Yes, because she no longer has any intimacy with her husband.
The film mixes two contrasting aesthetic devices what with the trial and all of these shots that come in to illustrate it or widen its intention.
Yes. For the trial, people really spoke their minds. When I said « action », I could film for two hours; it was really like a real trial. There weren’t pre-defined lines. I just explained the situation to them and lawyers and witnesses played their part the way they wanted. It’s incredible: from the moment a person is faced with a President of the Court, he/she feels he/she is in a trial. Aminata Traoré acted like she was in a trial. The president played along with me because I’d asked him to reprimand those who didn’t behave! This made people very serious. They believed in this trial! During the breaks, the witnesses went to meet the lawyers of the private party associating with a public prosecutor, as if they really expected something out of this trial.
Danny Glover is not only in the western but also in the co-production…
He is a committed man, passionate about Africa and injustice in general, and he is a man of action. I talked to him about my film project when we were in Amiens. He read the script and said he believed in it, that it was necessary and important to make it, that he supported me and he wanted to make a gesture. So he contributed financially to support the film. When I wanted to ask my friends to participate in the western, I asked him if he would and he said yes and played for free. He’s even the only one who bought his ticket to come all the way to Timbuktu!
Why does one of the characters learn Hebrew to be a guard at the embassy?

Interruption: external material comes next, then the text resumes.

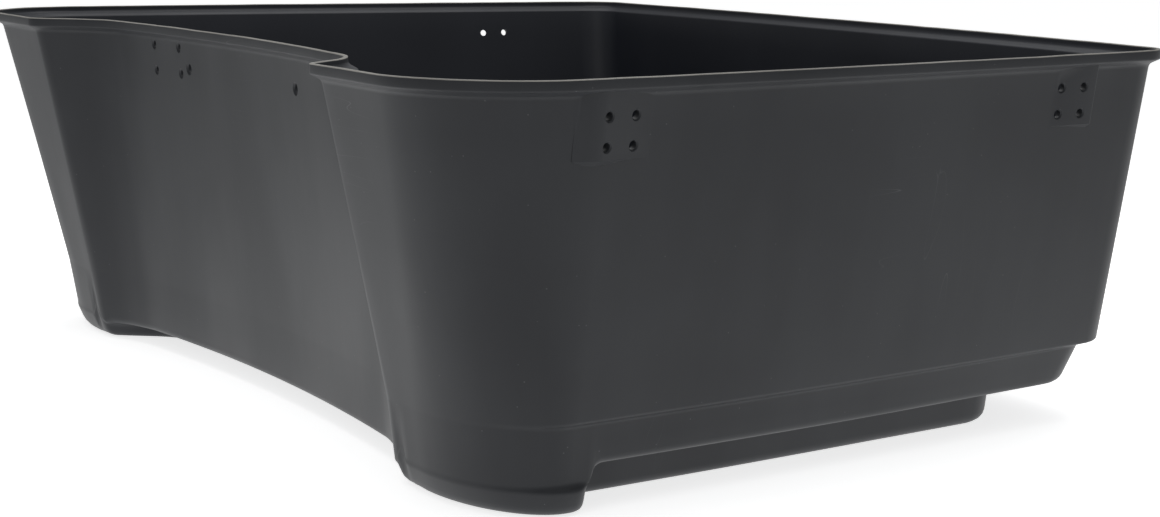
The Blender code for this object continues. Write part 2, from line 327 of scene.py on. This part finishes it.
def inner_ring_points(rings, sheet):
    """Offset every control point inward by sheet, as the corner of the two offset faces."""
    count = len(rings[0])
    strips = []
    for upper, lower in zip(rings, rings[1:]):
        normals = []
        for i in range(count):
            before, after = (i - 1) % count, (i + 1) % count
            along = (upper[after] - upper[before]) + (lower[after] - lower[before])
            down = lower[i] - upper[i]
            normals.append(down.cross(along).normalized())
        strips.append(normals)
    offset = []
    for k, ring in enumerate(rings):
        above = strips[max(0, k - 1)]
        below = strips[min(len(strips) - 1, k)]
        points = []
        for i, point in enumerate(ring):
            miter = (above[i] + below[i]) / (1.0 + above[i].dot(below[i]))
            points.append(point - miter * sheet)
        offset.append(points)
    return offset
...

I’m learning it myself because I think it’s a beautiful language. I like the idea of « Easy Hebrew », when learning it is hard anyway. It could have been another language but when I was learning Lesson 41, which is « Under the street light », it was a meaningful lesson: when you’re aware of having lost your money over there but that you are looking for it here because it’s too dark over there, it reminds me of how Africa is being exploited and how it’s so complex that you can’t understand it! Even a Hebrew lesson is a political lesson!